Why the China angle is bigger than one toy
Labubu’s Korean success also says something larger about Chinese original IP. The character was designed in 2015 by Hong Kong artist Kasing Lung and later commercialized in 2019 after Pop Mart obtained exclusive licensing rights. That timeline matters because it shows how a locally created character became a global retail engine through IP control, product design, and distribution.

Pop Mart’s numbers show how strong that engine has become. The company reported 2025 revenue of RMB 37.12 billion, up 184.7 percent year on year. In the first half of 2025, revenue reached RMB 13.88 billion, up 204 percent year on year, while net income rose 397 percent. Pop Mart has also said that THE MONSTERS, the IP family behind Labubu, was a major growth driver. Those figures make the Korea story easier to read: Labubu is not just a hit toy. It is one of the clearest examples of Chinese consumer IP expanding through Asia with real commercial force.

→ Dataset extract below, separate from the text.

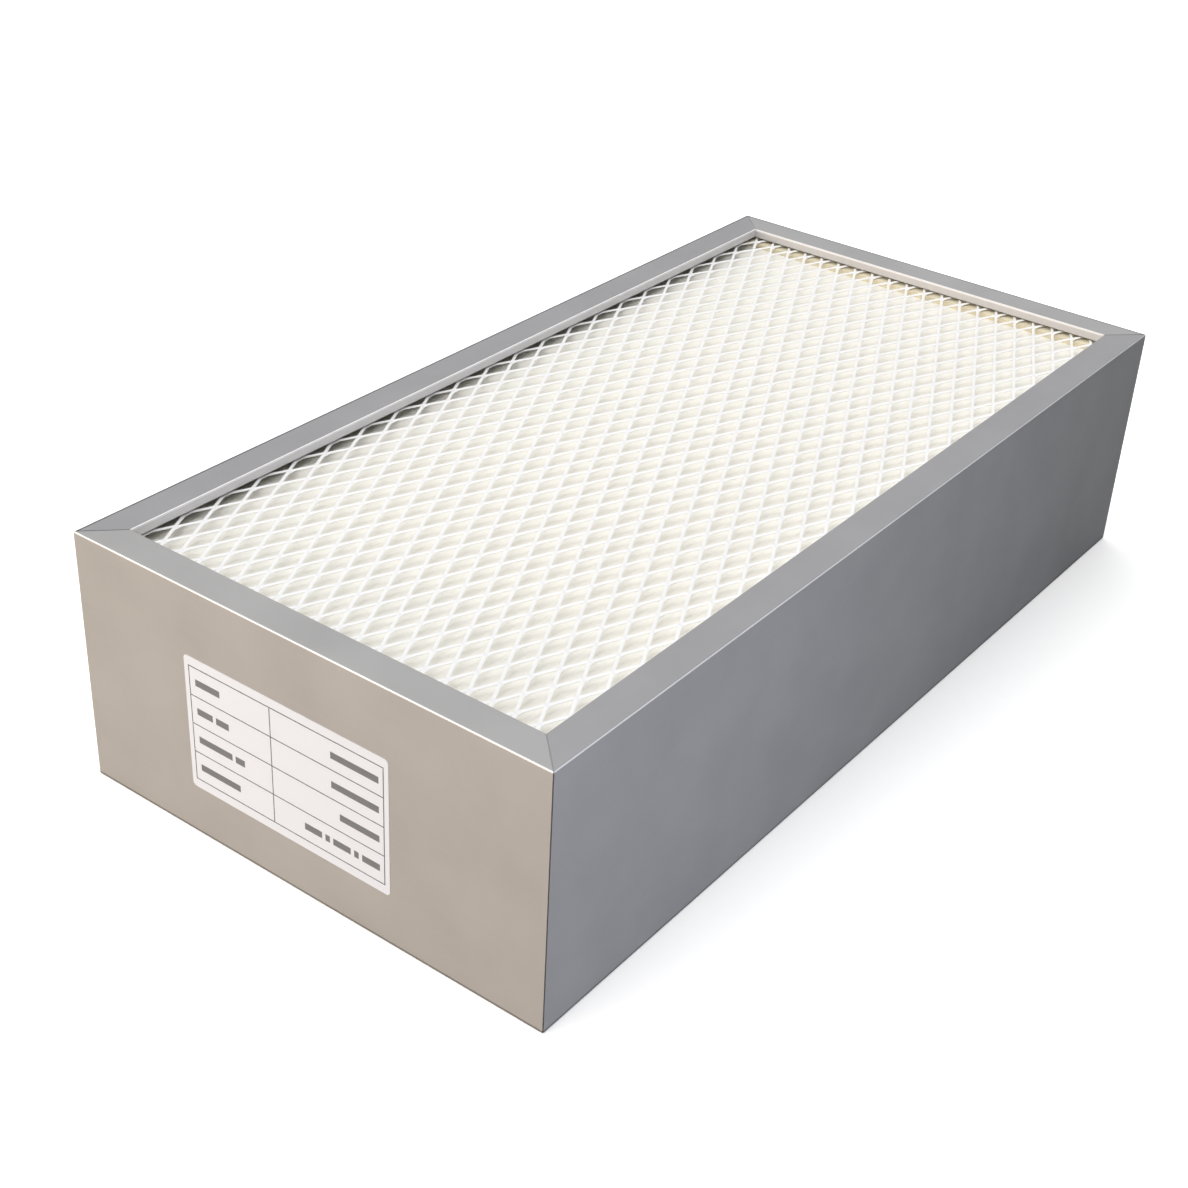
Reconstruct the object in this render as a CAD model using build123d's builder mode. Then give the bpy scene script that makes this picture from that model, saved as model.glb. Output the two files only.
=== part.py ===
from build123d import *
from math import atan2, ceil, cos, degrees, sin
import os

# Overall size: length along Y, width along X, height along Z
frame_length = 610.0
frame_width = 305.0
frame_height = 150.0

# Rail section, distances measured inwards from the outer face
wall_thickness = 1.8
flange_width = 20.0
flange_thickness = 1.8
lip_depth = 5.5
lip_thickness = 1.5
outer_edge_radius = 1.0
lip_edge_radius = 0.6
mitre_angle = 45.0
seam_width = 0.6
seam_depth = 0.4
pocket_width = 10.0
pocket_web = 1.2
shelf_width = 15.0
shelf_thickness = 1.4

# Corner keys pressed into the rail pockets
key_arm_length = 42.0
key_clearance = 0.15
key_tip_chamfer = 2.0
key_tooth_depth = 0.6
key_tooth_pitch = 6.0
key_teeth_per_side = 4
key_notch_sides = 4

# Expanded-metal guards, with strands that cross in two layers between flat hems
mesh_long_pitch = 27.0
mesh_short_pitch = 13.4
mesh_offset = -4.5
strand_width = 2.2
strand_thickness = 0.8
strand_gap = 0.2
hem_width = 3.0
guard_clearance = 0.1

# Media pack, one sheet folded along the length of the frame
media_thickness = 0.4
fold_pitch = 3.25
fold_gap = 0.4
pack_recess = 3.6
pack_side_gap = 0.5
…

Korea’s role in the new character market
The deeper significance of Labubu’s Korean traction is that it gives Chinese character goods a kind of regional legitimacy they did not always have. The old assumption was that the strongest character culture in Asia flowed outward from Japan or Korea. Labubu complicates that map. By showing up in Seoul stores, in resale markets, in celebrity styling, and in youth-led social sharing, it proves that Chinese IP can now function as a collectible language that crosses borders on its own terms.
That does not mean every Labubu purchase is a soft-power statement. Many buyers are simply chasing the next hard-to-get drop. But the bigger pattern is hard to miss: a Chinese character that began as a designer toy has become a cross-border style object, a retail problem, and a sign that Asia’s character economy is being rewritten in real time.